As time progresses he's gets worse, because his body can't handle being so pwoerful, and as he prepares to ascend/die, he jerks violently awake and stares into Beckett's eyes and then falls down dead. As Beckett tries to revive him, Weir tells him not to but Beckett explains that Rodney told him how to save him. Beckett saves him by hooking him up to the machine and Zalenka pushing some buttons.
In the final section we see Rodney working away on his laptop. He's frustrated because he can't understand any of the new math he created while super-intelligent. Elizabeth asks him how he is and so follows a conversation where McKay reveals that, not only does he 'like' Elizabeth, but he also thinks that she likes him. It really is hilarious to watch.

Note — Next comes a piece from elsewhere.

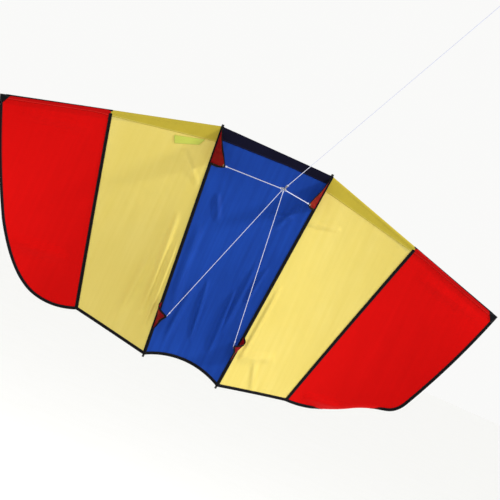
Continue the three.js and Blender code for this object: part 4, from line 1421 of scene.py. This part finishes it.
shank = settle(lathe(rod_rings(CLIP_WIRE, SHANK_LENGTH, WIRE_EASE), WIRE_SIDES), "eye_shank",
               aim_along(on_line(BARREL_AT + BARREL_LENGTH - SHANK_LENGTH / 2), LINE_DIR), nickel_plate)
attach(shank, "line")

line_points = [on_line(LINE_AT + (LINE_END - LINE_AT) * i / 60) for i in range(61)]
flying_line = cord_curve("braided_line", line_points, LINE_R)
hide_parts("flying_line")
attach(flying_line, "line")
first_knot = wrapped_knot("first_knot", on_line(KNOT_AT + KNOT_LENGTH / 2), LINE_DIR, 0.0006, 0.0006, 5)
end_knot = wrapped_knot("end_knot", on_line(LINE_END + FIT_GAP + KNOT_LENGTH / 2), LINE_DIR, 0.0006, 0.0006,
                        5)
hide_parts("line_knot")
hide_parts("line_end_knot")
end_loop = add_ring("end_loop", LOOP_R, LINE_R, on_line(LOOP_AT), "line_end_loop", "line", white_braid)
for knot in (first_knot, end_knot):
    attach(knot, "line")

# ---------------------------------------------------------------------------
# What each cloth is cut to.
# The outlines are drawn in plan from the kite's own corners and curves, and
# the area inside each is worked out.
# ---------------------------------------------------------------------------
CUT_STEPS = 48
steps = [i / CUT_STEPS for i in range(CUT_STEPS + 1)]
blue_cut = [Vector((-CORNER.x, 0.0)), CORNER] + [centre_plan(1.0 - u, centre_foot(u)) for u in steps]
declare_cut(blue_cut)


def unrolled_edge(side, share):
    """Where the red panel's edge lies when the curl is laid flat."""
    point, inward = edge_sample(side, share)
    curled = roll_length(side, share)
    return point - inward * (curled - curl_reach(curled))


for name, side in SIDES:
    declare_cut([CORNER, SEAM_TOP, SEAM_FOOT, FOOT])
    red_cut = [TIP, SEAM_TOP, SEAM_FOOT] + [unrolled_edge(side, share) for share in steps[1:-1]]
    declare_cut(red_cut)
    for row, keel in KEELS.items():
        keel_cut = [keel_plan(keel, 0.0, v) for v in steps] + [keel_plan(keel, 1.0, 1.0 - v) for v in steps]
        declare_cut(keel_cut)
label_cut = [label_plan(u, v) for u, v in ((0.0, 0.0), (1.0, 0.0), (1.0, 1.0), (0.0, 1.0))]
shoelace(label_cut)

Another great "one off" episode that doesn't necessarily fit into any grand story arc. Unless you see SG-Atlantis as a story which endeavours to learn about a group of characters as they uncover the mysteries of the ancient Atlanteans, the Pegasus Galaxy and their new home.
This was a great chance to see the emotional turmoil our familiar cast endures as they struggle to save the life of one of their own. It was an episode that featured the same high quality sense of humour and intelligence that we, the audience, have come to expect from this high calibre creative team.
These episodes are what drive the sci-fi genre, because without depth of character and character interaction all you have is a bunch of super intellectual, ivory tower sci-tech dialogue. Not that that isn't enjoyable, but the balance is what makes the SG universe truly amazing.